OBJECTIVE
Every line below should be repeated exactly.

SOURCE MATERIAL
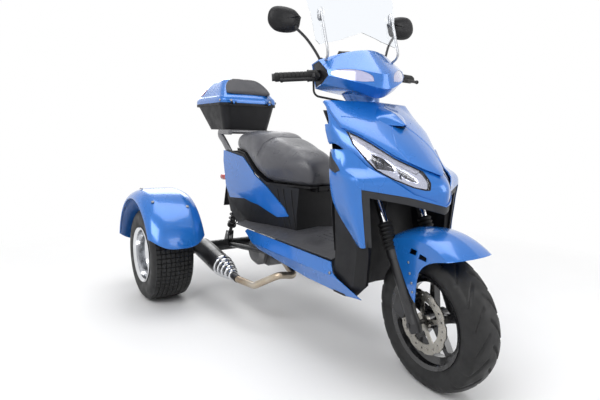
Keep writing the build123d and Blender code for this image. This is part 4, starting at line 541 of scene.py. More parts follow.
def surface_tree(o):
    return BVHTree.FromObject(o, bpy.context.evaluated_depsgraph_get())


def cord_line(name, points, radius, material, body, cyclic=False):
    """A thin round bead along points, as a mesh."""
    curve = bpy.data.curves.new(name, "CURVE")
    curve.dimensions = "3D"
    spline = curve.splines.new("POLY")
    spline.points.add(len(points) - 1)
    for p, q in zip(spline.points, points):
        p.co = (*(np.array(q) * MM), 1)
    spline.use_cyclic_u = cyclic
    curve.bevel_depth = radius * MM
    curve.bevel_resolution = 2
    o = put(name, curve)
    mesh = bpy.data.meshes.new_from_object(o.evaluated_get(bpy.context.evaluated_depsgraph_get()))
    bpy.data.objects.remove(o)
    mesh.materials.clear()
    mesh.materials.append(M[material])
    mesh.shade_smooth()
    return settle(put(name, mesh), body, 60)


# Front cover: hood with its scoop over the beak, smooth, with the lamps let in
COVER_CORNER = (930.0, 600.0)
COVER_SIZE = (440.0, 225.0, 366.0)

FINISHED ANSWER
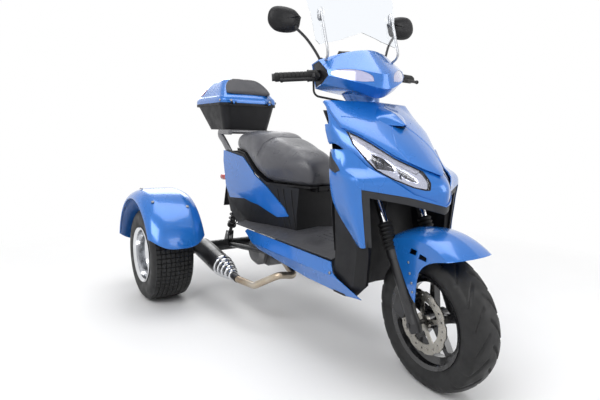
Keep writing the build123d and Blender code for this image. This is part 4, starting at line 541 of scene.py. More parts follow.
def surface_tree(o):
    return BVHTree.FromObject(o, bpy.context.evaluated_depsgraph_get())


def cord_line(name, points, radius, material, body, cyclic=False):
    """A thin round bead along points, as a mesh."""
    curve = bpy.data.curves.new(name, "CURVE")
    curve.dimensions = "3D"
    spline = curve.splines.new("POLY")
    spline.points.add(len(points) - 1)
    for p, q in zip(spline.points, points):
        p.co = (*(np.array(q) * MM), 1)
    spline.use_cyclic_u = cyclic
    curve.bevel_depth = radius * MM
    curve.bevel_resolution = 2
    o = put(name, curve)
    mesh = bpy.data.meshes.new_from_object(o.evaluated_get(bpy.context.evaluated_depsgraph_get()))
    bpy.data.objects.remove(o)
    mesh.materials.clear()
    mesh.materials.append(M[material])
    mesh.shade_smooth()
    return settle(put(name, mesh), body, 60)


# Front cover: hood with its scoop over the beak, smooth, with the lamps let in
COVER_CORNER = (930.0, 600.0)
COVER_SIZE = (440.0, 225.0, 366.0)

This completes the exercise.